There’s no formal restaurant. Guests can choose from the excellent French/Italian menu in the bar, venture out to sample the resort’s truly exceptional destination dining or, as we do, cosy up for a private dinner, served by Pascal in our apartment’s spacious dining room (with personalised wine pantry, natch). The kitchen will prepare anything guests ask for and, discovering that head chef Riccardo Ioanna is from Italy’s Puglia region, we opt to test his roots and range by requesting a spread that showcases the flavours of his home – but fully vegan. The resulting banquet is deliciously delicate and fresh, with Ioanna’s authentically simple preparation of perfect produce a welcome antidote to Courchevel’s signature truffle-laden treats that we fail to resist daily at a selection of swishy mountain lunch restaurants. 

Grandes Alpes’ bottom line is, five-star service is at your fingertips any time you want it, but you’re encouraged to treat the place as exactly what it is for as long as you’re here – your home.

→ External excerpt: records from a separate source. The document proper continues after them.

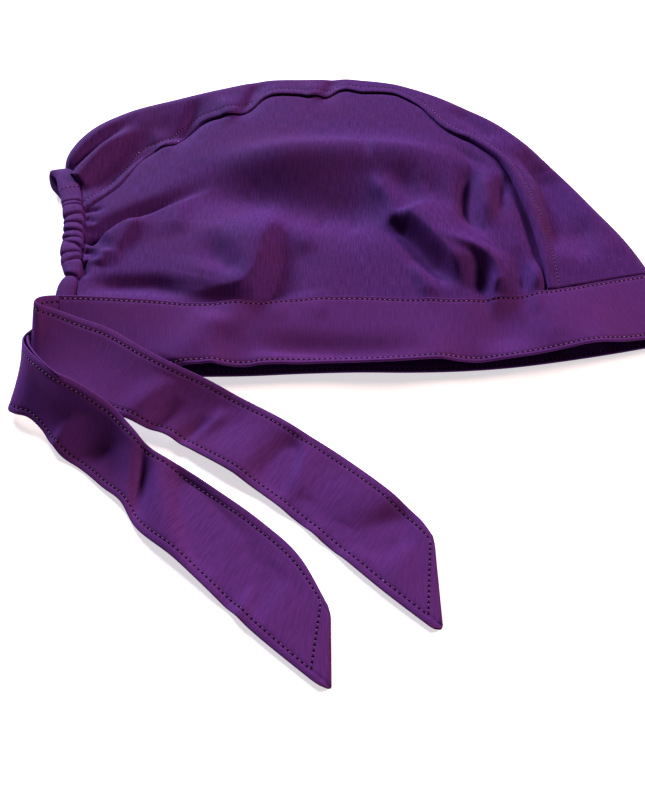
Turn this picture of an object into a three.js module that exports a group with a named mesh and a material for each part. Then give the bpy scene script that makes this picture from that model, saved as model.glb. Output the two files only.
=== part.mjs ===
// A tie-back scrub cap lying on its left side, as it is laid out flat on a table.
// The wearer's front is at +X, the top of the head at +Y, and +Z is up from the table.
// Every piece is a closed wall of cloth. All sizes are in millimetres.
import * as THREE from 'three';

// Cloth and seams
const CLOTH = 1.4;
const STRIP_CLOTH = 1.6;
const SEAM_GAP = 0.7;
const SEAM_RISE = 0.9;
const STRIP_END_INSET = 0.035;
const CASING_GAP = 0.5;

// The crown's fold along the middle of the head
const FOLD_REACH = 8.5;
const FOLD_REACH_SHARE = 0.42;
const FOLD_MIDDLE_SHARE = 0.4;

// The band's fold at the middle of the forehead
const BAND_FOLD_REACH = 7.5;
const FAR_RIM_SET_BACK = 2;

// The gathered casing at the nape
const CASING_WIDTH = 10;
const CASING_END_WIDTH = 7.4;
const CASING_HEIGHT = 4.6;
const CASING_FAR_HEIGHT = 2.6;
const CASING_FAR_RISE = 2.5;
const CASING_WRAP = 3.4;
const PUCKER_PITCH = 5;
const PUCKER_DEPTH = 0.13;

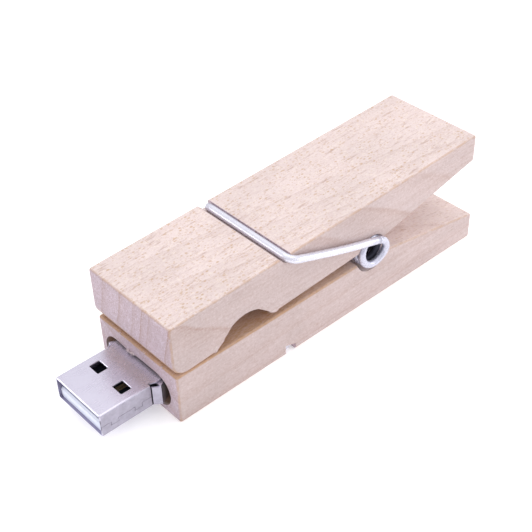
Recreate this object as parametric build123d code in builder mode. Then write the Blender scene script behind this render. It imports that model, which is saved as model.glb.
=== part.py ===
"""Memory stick in a wooden spring clothes peg.

The lower leg of the peg is hollowed from its front end and holds the circuit board, with the
metal plug standing out of it. The upper leg rocks on a wire spring and is shut by it.

Millimetres. +X is the side with the spring's upper arm, -Y the way the plug points, +Z up.
The origin is at the middle of the closed object's footprint, on the face it lies on.
Every (y, z) or (x, y) pair below counts Y from the front end of the wooden legs.
"""
from build123d import *
from math import acos, atan2, cos, degrees, hypot, pi, sin
import os

os.makedirs("parts", exist_ok=True)

# ---- Driving dimensions -------------------------------------------------------------------
plug_width = 12.0
plug_height = 4.5
plug_reach = 11.7           # metal plug beyond the wood
plug_floor = 2.24           # underside of the plug above the resting face
shell_wall = 0.3
shell_corner = 0.4

leg_width = 20.6
leg_length = 71.0
leg_thickness = 9.85
tail_thickness = 5.3
lower_softness = 0.45       # sanded edges of the lower leg
upper_softness = 0.45       # sanded edges of the upper leg

wire_diameter = 1.38
coil_radius = 2.42          # to the middle of the wire
coil_y = 43.15
coil_z = 11.3
coil_turns_between = 15     # whole turns, besides the part turn between the two arms
seat_clearance = 0.19       # round the coil in the upper leg

board_width = 14.4
board_thickness = 0.8
board_front = 1.3
board_length = 34.7

# ---- Values that follow from them ---------------------------------------------------------
wood_front = (plug_reach - leg_length) / 2
half_leg = leg_width / 2
wire_radius = wire_diameter / 2
arm_x = half_leg + wire_radius + 0.1    # an arm runs this far out, just clear of the wood
seat_radius = coil_radius + wire_radius + seat_clearance
plug_top = plug_floor + plug_height
plug_middle = plug_floor + plug_height / 2
inner_floor = plug_floor + shell_wall
inner_top = plug_top - shell_wall


def side_plane(x):
    """Plane across the object's width at x: local axes are Y from the wood's front, and Z."""
    return Plane(origin=(x, wood_front, 0), x_dir=(0, 1, 0), z_dir=(1, 0, 0))


def level_plane(z):
    """Level plane at height z: local axes are X, and Y from the wood's front."""
    return Plane(origin=(0, wood_front, z))


def cross_plane(y):
    """Upright plane that faces the plug's way: local axes are X and Z."""
    return Plane(origin=(0, wood_front + y, 0), x_dir=(1, 0, 0), z_dir=(0, -1, 0))


def finish(piece, name):
    """Label one finished piece and write it."""
    piece.part.label = name
    export_step(piece.part, f"parts/{name}.step")


# ---- Layout of the spring, one wire with a bar in a groove of each leg --------------------
upper_bar_y = 23.42
upper_bar_z = 20.5
lower_bar_y = 23.75
lower_bar_z = 0.78
bar_end = 9.5               # the free end of a bar stops short of the far side
bend_radius = 1.7
joint_gap = 0.12            # between a straight arm and the coil's own solid
bedding = 0.05              # the wire's room where it beds into the wood


def leaving_angle(bar_y, bar_z, side):
    """Angle about the coil, from +Y towards +Z, at which the arm to a bar leaves the coil."""
    towards_bar = atan2(bar_z - coil_z, bar_y - coil_y)
    reach = hypot(bar_y - coil_y, bar_z - coil_z)
    return towards_bar - side * acos(coil_radius / reach)


def arm_corners(bar_y, bar_z, side):
    """Free end, outer corner and coil end of one arm, in the object's frame."""
    angle = leaving_angle(bar_y, bar_z, side)
    touch_y = coil_y + coil_radius * cos(angle)
    touch_z = coil_z + coil_radius * sin(angle)
    run = hypot(touch_y - bar_y, touch_z - bar_z)
    back_y = (bar_y - touch_y) * joint_gap / run
    back_z = (bar_z - touch_z) * joint_gap / run
    return [(-side * bar_end, wood_front + bar_y, bar_z),
            (side * arm_x, wood_front + bar_y, bar_z),
            (side * arm_x, wood_front + touch_y + back_y, touch_z + back_z)]


upper_corners = arm_corners(upper_bar_y, upper_bar_z, 1)
lower_corners = arm_corners(lower_bar_y, lower_bar_z, -1)

# ---- Lower leg: a plain tapered blank with a pocket, a wire groove and a coil seat ---------
taper_start = 44.9
groove_front = 22.7
groove_back = 25.0
groove_front_depth = 2.1    # the groove is cut aslant, deeper at its front wall
groove_back_depth = 1.3
lower_seat_radius = 3.9     # the coil's seat in this leg is cut wide and a little low
lower_seat_y = 43.45
lower_seat_z = 11.05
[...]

And, while the bar’s friendly, house-party atmosphere, fuelled by intimate and well-chosen live music sets, is inviting, the compact spa spaces seductive and the two dashing young men running the ski shop, their snug black ski pants and rollnecks giving them the look of Côte d’Azur cat burglars in 1960s Hollywood movies, are always good for a larky chat, we all tacitly agree to spend almost every free moment hanging out chez nous, where Pascal keeps the Veuve and truffles flowing, the state-of-the-art sound system flatters our playlists and we have a private spa treatment room and hammam, should taking the lift to the spa seem just too arduous. 

As we say a wistful au revoir to the staff en route to our Geneva-bound limo, we discover that another unseen member of the team has helped make our stay so decadently delicious. On receiving our vegan-dinner request, the head chef had turned for tips to the expert – Mamma Ioanna, back in Puglia.